Marissa became laser focused on Lean Out, Googling “How to write a narrative non-fiction book,” taking workshops and changing her habit of responding to the needs of others instead of her own. She cultivated a newfound discipline, getting up at 4:30 a.m. every day to write before she left for her job at Facebook in NYC. Yet in some ways, she was merely reconnecting with a powerful talent she always had. Growing up in the Miami area, where her dad was an attorney repping the teamsters and her mom was head of Parks and Rec for their small town, Marissa expressed herself so well on paper that one difficult teacher in high school accused her of plagiarism. Later working for Google, Marissa – who earned both her Bachelor’s and Master’s in Decision and Informational Science from the University of Florida – enjoyed the creativity of writing stories for her sales teams.

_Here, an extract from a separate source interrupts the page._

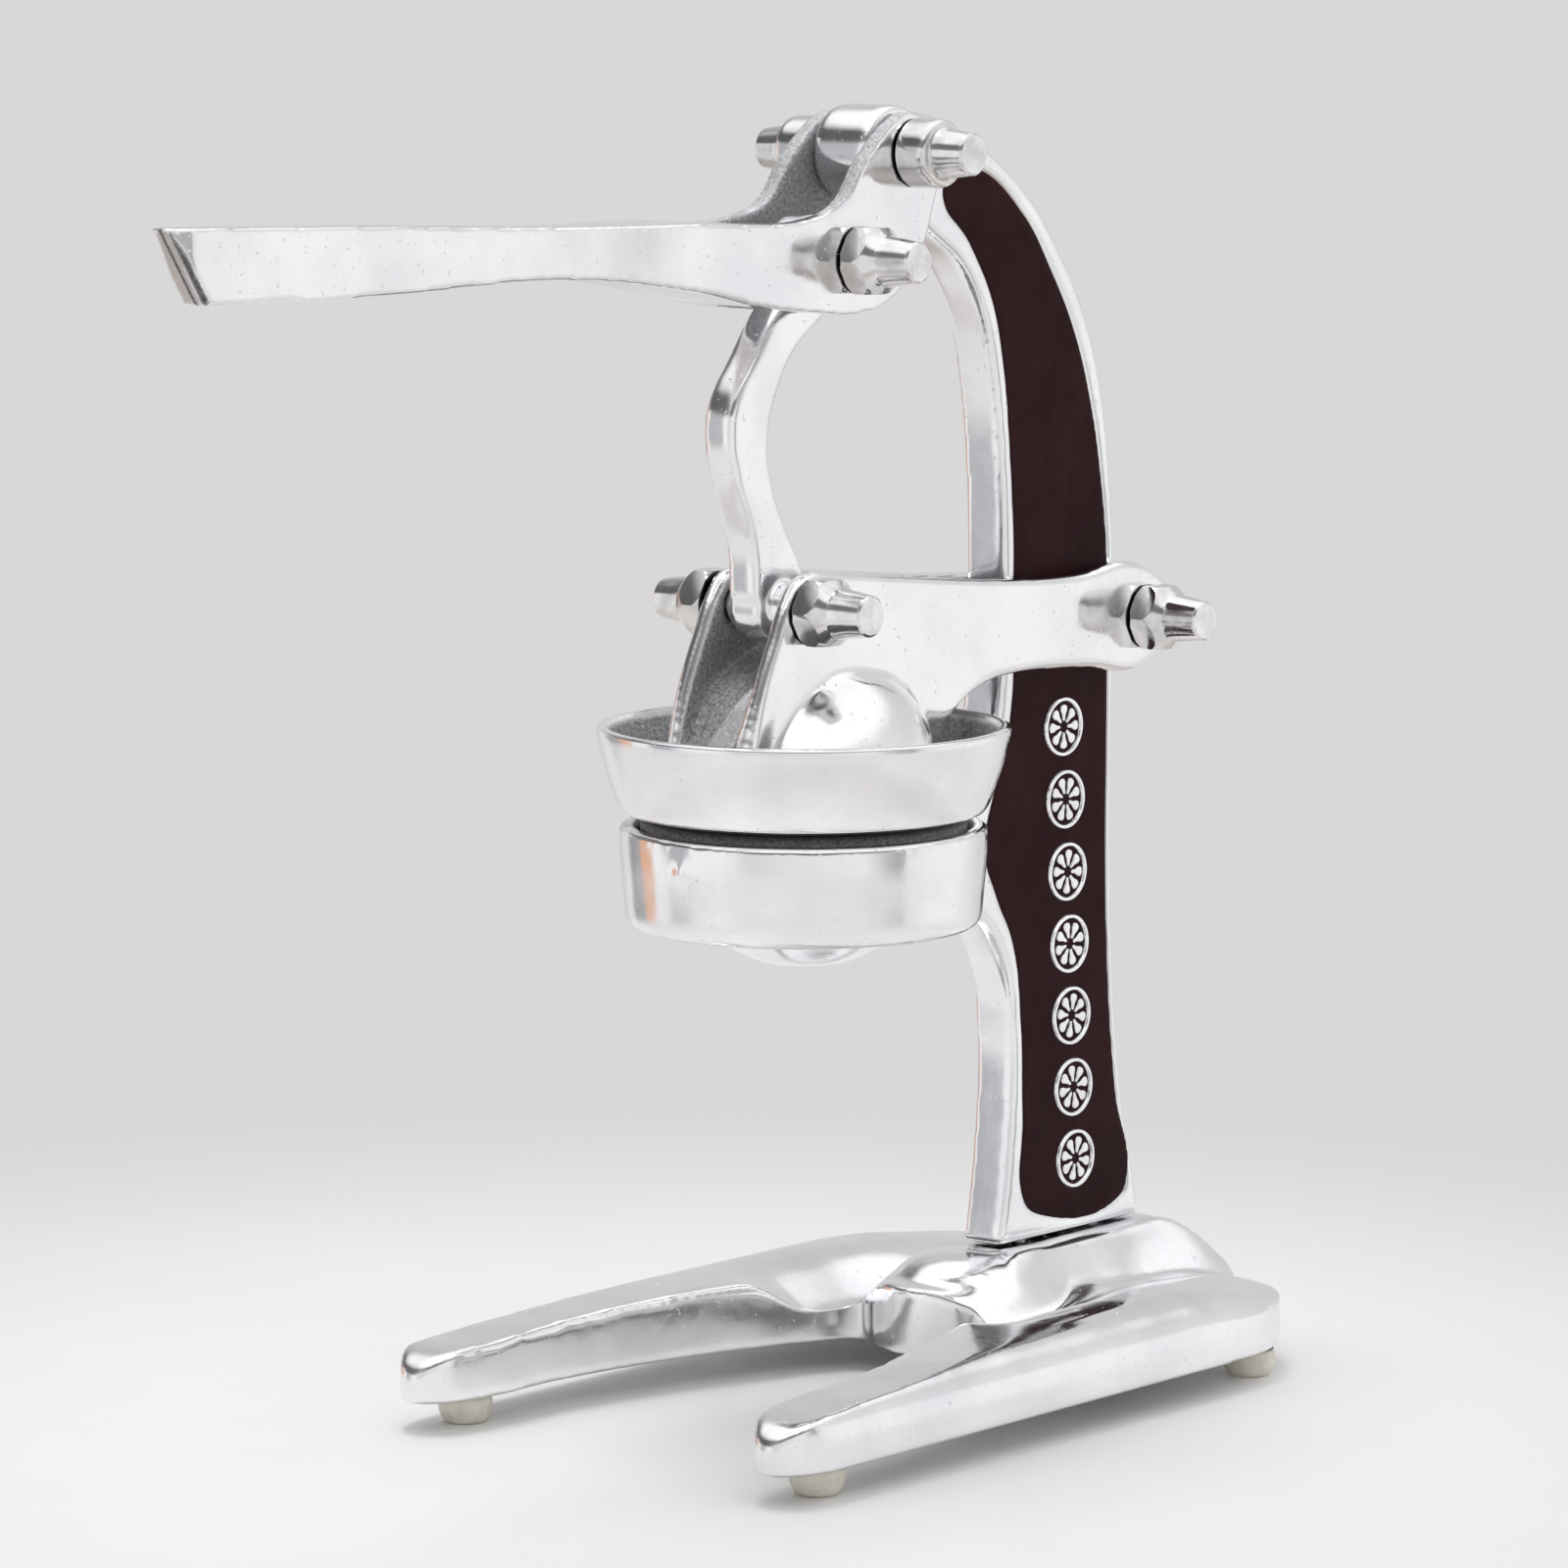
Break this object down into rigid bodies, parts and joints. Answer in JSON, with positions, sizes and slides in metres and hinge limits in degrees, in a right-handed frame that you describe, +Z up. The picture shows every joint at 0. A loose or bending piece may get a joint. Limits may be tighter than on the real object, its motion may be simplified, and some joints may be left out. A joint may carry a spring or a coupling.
{
  "type": "citrus press juicer",
  "caption": "Table-top lever citrus press of polished cast aluminium: a fork handle drives a C link and a bell arm down into a bowl over a strainer, on an arched column and forked base.",
  "frame": {"origin": "bottom centre of the bounding box, on the table", "axes": "+Z up; the handle points to -Y, the column stands at +Y, X runs across the press"},
  "size_m": [0.15, 0.399, 0.358],
  "materials": {
    "polished_cast_aluminium": "hand-polished sand casting with soft ripples and small pits; rough as-cast faces between the plates",
    "dark_enamel": "very dark maroon enamel in a recessed field",
    "taper_nut_steel": "bright turned steel",
    "turned_steel": "turned steel rod and fasteners",
    "stainless_sheet": "satin stainless strainer",
    "ivory_rubber": "matte ivory rubber"
  },
  "bodies": {
    "root": {"base_casting": "polished_cast_aluminium", "column_casting": "polished_cast_aluminium", "drip_funnel": "polished_cast_aluminium", "upper_bowl": "polished_cast_aluminium", "enamel_inlay_left": "dark_enamel", "enamel_inlay_right": "dark_enamel", "strainer_cone": "stainless_sheet", "foot_front_left": "ivory_rubber", "foot_screw_front_left": "turned_steel", "foot_front_right": "ivory_rubber", "foot_screw_front_right": "turned_steel", "foot_rear_left": "ivory_rubber", "foot_screw_rear_left": "turned_steel", "foot_rear_right": "ivory_rubber", "foot_screw_rear_right": "turned_steel", "column_bolt_front": "turned_steel", "column_washer_front": "turned_steel", "column_bolt_rear": "turned_steel", "column_washer_rear": "turned_steel", "pin_handle": "turned_steel", "nut_handle_left": "taper_nut_steel", "nut_handle_right": "taper_nut_steel", "pin_arm": "turned_steel", "nut_arm_left": "taper_nut_steel", "nut_arm_right": "taper_nut_steel"},
    "press_arm": {"press_arm": "polished_cast_aluminium", "pin_link_foot": "turned_steel", "nut_link_foot_left": "taper_nut_steel", "nut_link_foot_right": "taper_nut_steel"},
    "handle": {"lever_handle": "polished_cast_aluminium", "pin_link_top": "turned_steel", "nut_link_top_left": "taper_nut_steel", "nut_link_top_right": "taper_nut_steel"},
    "link": {"c_link": "polished_cast_aluminium"}
  },
  "joints": [
    {"name": "handle_lift", "type": "hinge", "parent": "root", "child": "handle", "pos_m": [0, 0.0668, 0.345], "axis": [-1, 0, 0], "range_deg": [0, 75]},
    {"name": "arm_lift", "type": "hinge", "parent": "root", "child": "press_arm", "pos_m": [0, 0.1705, 0.211], "axis": [-1, 0, 0], "range_deg": [0, 16.6]},
    {"name": "link_swing", "type": "hinge", "parent": "press_arm", "child": "link", "pos_m": [0, 0.0245, 0.224], "axis": [-1, 0, 0], "range_deg": [-28.6, 0]}
  ],
  "couplings": [
    {"joint": "arm_lift", "follows": "handle_lift", "ratio": 0.21967},
    {"joint": "link_swing", "follows": "handle_lift", "ratio": -0.37962}
  ]
}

“Right now,” she says, “we are on the precipice of everything changing. The most fulfilling aspect of the ‘Lean Out’ journey is knowing that I have the opportunity to contribute something significant to the cultural conversation. Everyone I told about this project thought I was crazy to give up working in the corporate world for this bold venture of writing and speaking. Yet, I believed in myself, got scrappy and hustled to get to where I am. I always lived to please other people, so this is a huge turning point in the arc of my life.”
A self-proclaimed corporate rebel, Marissa has taken her ‘bumps in the road’ and turned them into transformational experiences. With Lean Out, she provides a fresh voice for a new generation of thinkers.